Despite the obvious flaws of the ISC and its instruments from the perspective of creating legitimate grounds for the measures the government is already implementing, we are witnessing a strategic approach of the Belarusian authorities to the transformation of the information field. If these and other measures are successful, Belarus will become more independent and resilient against external information pressure. This will help it strengthen its stability and independence, from the Russian Federation first and foremost.

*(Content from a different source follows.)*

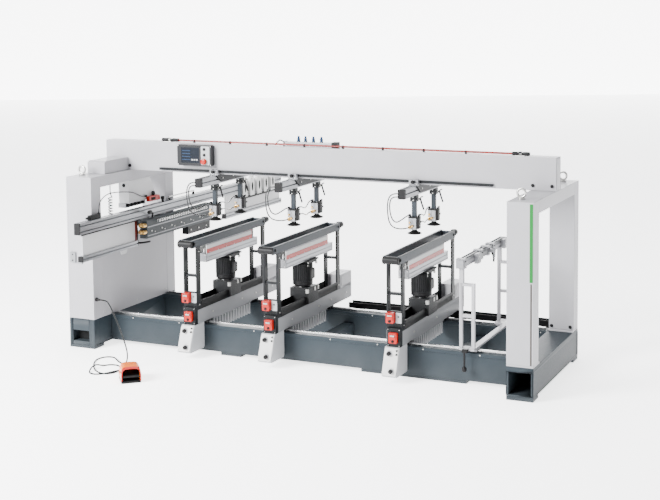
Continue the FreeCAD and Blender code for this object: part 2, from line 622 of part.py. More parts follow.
# ---- side support stand -------------------------------------------------------------------------
def support_stand(c):
    """Front and rear ladder frames on a flat foot beam, carrying the side extrusion."""
    half = 48.0
    z0, z1 = CARRIAGE_BOTTOM, CARRIAGE_BOTTOM + 12
    solids = [box(c + 8, c + half, 160, 960, z0, z1),
              box(c - half, c + 8, 160, 210, z0, z1),
              box(c - half, c + 8, 850, 960, z0, z1)]
    solids += [bearing_block(c, y, half) for y in (RAIL_FRONT_Y, RAIL_REAR_Y)]
    top = 620.0
    for y in (166.0, 905.0):
        for x in (c - half, c + half - 20):
            solids.append(box(x, x + 20, y, y + 20, z1, top))
        for z in (414.0, top - 18):
            solids.append(box(c - half + 20, c + half - 20, y, y + 20, z, z + 18))
        solids.append(box(c - half, c - half + 26, y - 3, y + 23, top, 716))
    solids.append(box(c - half - 10, c - half + 35, 145, 990, 716, 761))
    for y in (340.0, 880.0):
        solids.append(box(c - half + 35, c - half + 60, y, y + 60, 706, 766))
    solids.append(cylinder(c - half + 72, 620, 700, 7, 60))
    solids.append(box(c - half + 35, c - half + 80, 612, 628, 730, 746).cut(solids[-1]))
    solids.append(box(c - 14, c - 4, 140, 150, 110, z0 - 10))
    solids.append(box(c - 22, c + 10, 136, 160, z0 - 10, z1))
    return solids


# ---- foot pedal and its cord ------------------------------------------------------------------------
PEDAL_TURN = -50.0           # its mouth faces between +X and the operator's side
PEDAL_SPOT = (-783.0, -512.0)
PEDAL_LENGTH, PEDAL_WIDTH, PEDAL_HEIGHT = 156.0, 120.0, 106.0
PEDAL_SHELL = 6.0
PEDAL_FLOOR = 14.0
HINGE_X, HINGE_Z = -52.0, 46.0
CORD_ENTRY_Y, CORD_ENTRY_Z = -20.0, 26.0
BOOT_LENGTH = 20.0


def pedal_place(shape):
    """Move a piece from the pedal's own axes, +X out of its mouth, to where it lies."""
    shape.rotate(V(0, 0, 0), V(0, 0, 1), PEDAL_TURN)
    shape.translate(V(PEDAL_SPOT[0], FRONT + PEDAL_SPOT[1], 0))
    return shape


def pedal_prism(outline, y0, y1):
    """A side outline of (x, z) points, extruded across the pedal."""
    points = [V(x, y0, z) for x, z in outline]
    return Part.Face(Part.makePolygon(points + points[:1])).extrude(V(0, y1 - y0, 0))


def pedal_housing():
    """Floor plate, hood open at the mouth, hinge pin and the cord's boot."""
    half = PEDAL_WIDTH / 2
    back, mouth = -PEDAL_LENGTH / 2, PEDAL_LENGTH / 2
    floor = Part.makeBox(PEDAL_LENGTH, PEDAL_WIDTH, PEDAL_FLOOR, V(back, -half, 0))
    outer = [(back, PEDAL_FLOOR), (back, 54), (back + 46, PEDAL_HEIGHT), (mouth - 30, PEDAL_HEIGHT),
             (mouth, 92), (mouth, PEDAL_FLOOR)]
    inner = [(back + PEDAL_SHELL, PEDAL_FLOOR), (back + PEDAL_SHELL, 52),
             (back + 49, PEDAL_HEIGHT - PEDAL_SHELL), (mouth - 31, PEDAL_HEIGHT - PEDAL_SHELL),
             (mouth + 9, 82), (mouth + 9, PEDAL_FLOOR)]
    hood = pedal_prism(outer, -half, half)
    hood = hood.cut(pedal_prism(inner, -half + PEDAL_SHELL, half - PEDAL_SHELL))
    pin_reach = half - PEDAL_SHELL
    pin = Part.makeCylinder(5, 2 * pin_reach, V(HINGE_X, -pin_reach, HINGE_Z), V(0, 1, 0))
    boot = Part.makeCone(6.5, 9, BOOT_LENGTH, V(back - BOOT_LENGTH, CORD_ENTRY_Y, CORD_ENTRY_Z), V(1, 0, 0))
    return [pedal_place(piece) for piece in (floor, hood, pin, boot)]


def pedal_treadle():
    """The foot plate with its knuckle on the hinge pin."""
    half = PEDAL_WIDTH / 2 - 10
    tip = PEDAL_LENGTH / 2 - 4
    plate = pedal_prism([(HINGE_X, 40), (HINGE_X, 54), (tip, 46), (tip, 34)], -half, half)
    knuckle = Part.makeCylinder(10, 2 * half, V(HINGE_X, -half, HINGE_Z), V(0, 1, 0))
    bore = Part.makeCylinder(5.06, 2 * half + 2, V(HINGE_X, -half - 1, HINGE_Z), V(0, 1, 0))
    return [pedal_place(plate.fuse(knuckle).cut(bore))]


GLAND = (COLUMN_IN, 25.0, 332.0)
CONNECTOR = (-1368.0, 34.0, 918.0)       # where the thin hose leaves the connector on the fence


def cable_glands():
    """The cord's gland nut and relief on the column, and the connector block on the fence."""
    x, y, z = GLAND
    nut = cylinder(x, y, z, 13, 12, "x")
    taper = Part.makeCone(9, 6, 22, V(x + 12, FRONT + y, z), V(1, 0, 0))
    x, y, z = CONNECTOR
    block = box(x - 12, x + 12, -74, y + 12, FENCE_TOP, z - 6)
    nub = cylinder(x, -104, z - 21, 8, 30, "y")
    return [nut.fuse(taper), block, nub, cylinder(x, y, z - 6, 7, 6)]


# Out of the connector on the fence, in a high arc past the column's window, to the drive cover.
COLUMN_HOSE = [
    (-1368, 34, 918), (-1368, 34, 948), (-1371, 60, 988), (-1375, 114, 1016), (-1380, 186, 1025),
    (-1384, 262, 1021), (-1388, 336, 1013), (-1391, 410, 1004), (-1393, 484, 989), (-1394, 546, 967),
    (-1394, 596, 944), (-1394, 636, 944),
]
COIL = (-1440.0, 276.0)                  # the hanging curly hose in the column's window


def column_hoses():
    """The thin hose to the valve row, and the curly hose with its straight top."""
    x, y = COIL
    coil = cylinder(x, y, COLUMN_PANEL_TOP, 17, 312)
    window_top = FRAME_HEIGHT - CROSSBAR_HEIGHT
    tail = cylinder(x, y, COLUMN_PANEL_TOP + 312, 4, window_top - COLUMN_PANEL_TOP - 312)
    return [hose(COLUMN_HOSE, 7.0, "column hose"), coil, tail]


# The cord's route: out of the gland, down and back under itself, once round a wide loop on the
# floor, round a smaller one that crosses it on a hump, and in at the back of the pedal.
CORD_ROUTE = [
    (-1366, 25, 332), (-1316, 25, 332), (-1248, -42, 326), (-1176, -112, 302), (-1104, -174, 264),
    (-1038, -227, 212), (-980, -270, 156), (-944, -296, 104), (-944, -296, 58), (-974, -272, 18),
    (-1026, -238, 4.6), (-1084, -198, 4.6), (-1126, -156, 4.6), (-1166, -128, 4.6), (-1210, -138, 4.6),
    (-1234, -180, 4.6), (-1228, -236, 4.6), (-1198, -300, 4.6), (-1154, -364, 4.6), (-1104, -424, 4.6),
    (-1048, -466, 4.6), (-998, -478, 4.6), (-960, -452, 4.6), (-950, -404, 4.6), (-962, -350, 4.6),
    (-990, -306, 4.6), (-1034, -278, 4.6), (-1082, -286, 4.6), (-1112, -326, 4.6), (-1124, -374, 24),
    (-1122, -424, 24), (-1112, -470, 8), (-1086, -502, 4.6), (-1042, -508, 4.6), (-1004, -482, 4.6),
    (-980, -432, 5), (-938, -404, 14), (-890.88, -414.55, 26), (-861.31, -449.78, 26),
]


def main():
    os.makedirs("parts", exist_ok=True)
    nodes = {
        "base_frame": base_rails() + base_end_boxes(), "levelling_feet": levelling_feet(),
        "guide_rails": guide_rails(), "left_column": left_column(),
        "right_portal": right_portal(), "overhead_beam": overhead_beam(),
        "frame_fasteners": frame_bolts() + lifting_eyes(), "air_supply": air_supply(),
        "control_panel": control_panel(), "cable_tray": cable_tray(),
        "cable_glands": cable_glands(), "column_hoses": column_hoses(),
        "fence_rails": fence_rails(), "fence_plates": fence_plates(),
        "horizontal_head": horizontal_head(), "horizontal_spindles": horizontal_spindles(),
        "horizontal_motor": horizontal_motor(), "support_stand": support_stand(STAND_X),
        "pedal_housing": pedal_housing(), "pedal_treadle": pedal_treadle(),
        "pedal_cord": [hose(CORD_ROUTE, CORD_DIAMETER, "pedal cord")],
    }
    for name in BUTTON_Z:
        nodes[name + "_button"] = push_button(name)
    for number, c in enumerate(STATION_X, start=1):
        station = "station%d_" % number
        nodes[station + "carriage"] = station_carriage(c)
        nodes[station + "controls"] = station_controls(c)
        nodes[station + "frame"] = station_frame(c)
        nodes[station + "head"] = station_head(c)
        nodes[station + "motor"] = station_motor(c)
        nodes[station + "spindles"] = station_spindles(c)
        arm = "arm%d_" % number
        nodes[arm + "beam"] = hold_down_arm(c)
        nodes[arm + "hoses"] = arm_hoses(c)
        for place, y in zip(("front", "rear"), CLAMP_Y):
            nodes[arm + place + "_clamp"] = clamp(c, y)
            nodes[arm + place + "_foot"] = clamp_foot(c, y)
    for name, solids in nodes.items():
        Part.makeCompound(solids).exportStep("parts/%s.step" % name)
    print(len(nodes), "nodes")


main()
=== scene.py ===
"""Looks of the four-row boring machine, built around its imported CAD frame.

Pieces are laid out in millimetres, with y measured back from the front faces of the end frames,
as in the part's source.  Piece turns them into metres in the row frame.
"""

import itertools
import math

import bmesh
import bpy
from mathutils import Matrix, Vector


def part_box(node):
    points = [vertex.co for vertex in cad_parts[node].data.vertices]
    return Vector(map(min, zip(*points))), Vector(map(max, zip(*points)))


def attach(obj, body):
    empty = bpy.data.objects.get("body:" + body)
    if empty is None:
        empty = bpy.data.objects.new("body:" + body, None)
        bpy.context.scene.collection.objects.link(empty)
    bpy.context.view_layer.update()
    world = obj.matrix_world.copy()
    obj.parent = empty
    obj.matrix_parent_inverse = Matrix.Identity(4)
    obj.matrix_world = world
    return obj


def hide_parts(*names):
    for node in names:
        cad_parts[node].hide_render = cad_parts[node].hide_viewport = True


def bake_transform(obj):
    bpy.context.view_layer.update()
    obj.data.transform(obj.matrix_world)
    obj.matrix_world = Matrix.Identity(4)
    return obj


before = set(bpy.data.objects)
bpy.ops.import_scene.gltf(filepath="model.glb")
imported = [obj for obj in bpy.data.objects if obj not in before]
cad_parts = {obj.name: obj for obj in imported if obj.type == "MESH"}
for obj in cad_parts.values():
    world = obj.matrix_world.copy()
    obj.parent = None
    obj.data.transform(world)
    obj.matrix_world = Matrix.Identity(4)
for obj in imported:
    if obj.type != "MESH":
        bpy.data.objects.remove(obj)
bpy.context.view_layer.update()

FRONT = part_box("right_portal")[0].y * 1000
STATIONS = (1, 2, 3)


def middle_x(node):
    """x of the middle of a CAD node, in millimetres."""
    low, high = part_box(node)
    return (low.x + high.x) * 500


STAND_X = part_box("support_stand")[0].x * 1000 + 58
STATION_X = {n: middle_x("station%d_frame" % n) for n in STATIONS}


def placed(name, data):
    """A new object in the scene."""
    made = bpy.data.objects.new(name, data)
    bpy.context.scene.collection.objects.link(made)
    return made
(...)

This evolution will hardly be accompanied by a similarly dynamic democratization of the political regime in Belarus. Quite on the contrary, it can make it harsher at some moment as external pressure intensifies and the economy deteriorates. In the mid to long-term prospect, however, the establishment of a hard framework for the domestic national consensus will create preconditions for political liberalization. This does not mean that these preconditions will be used for that purpose.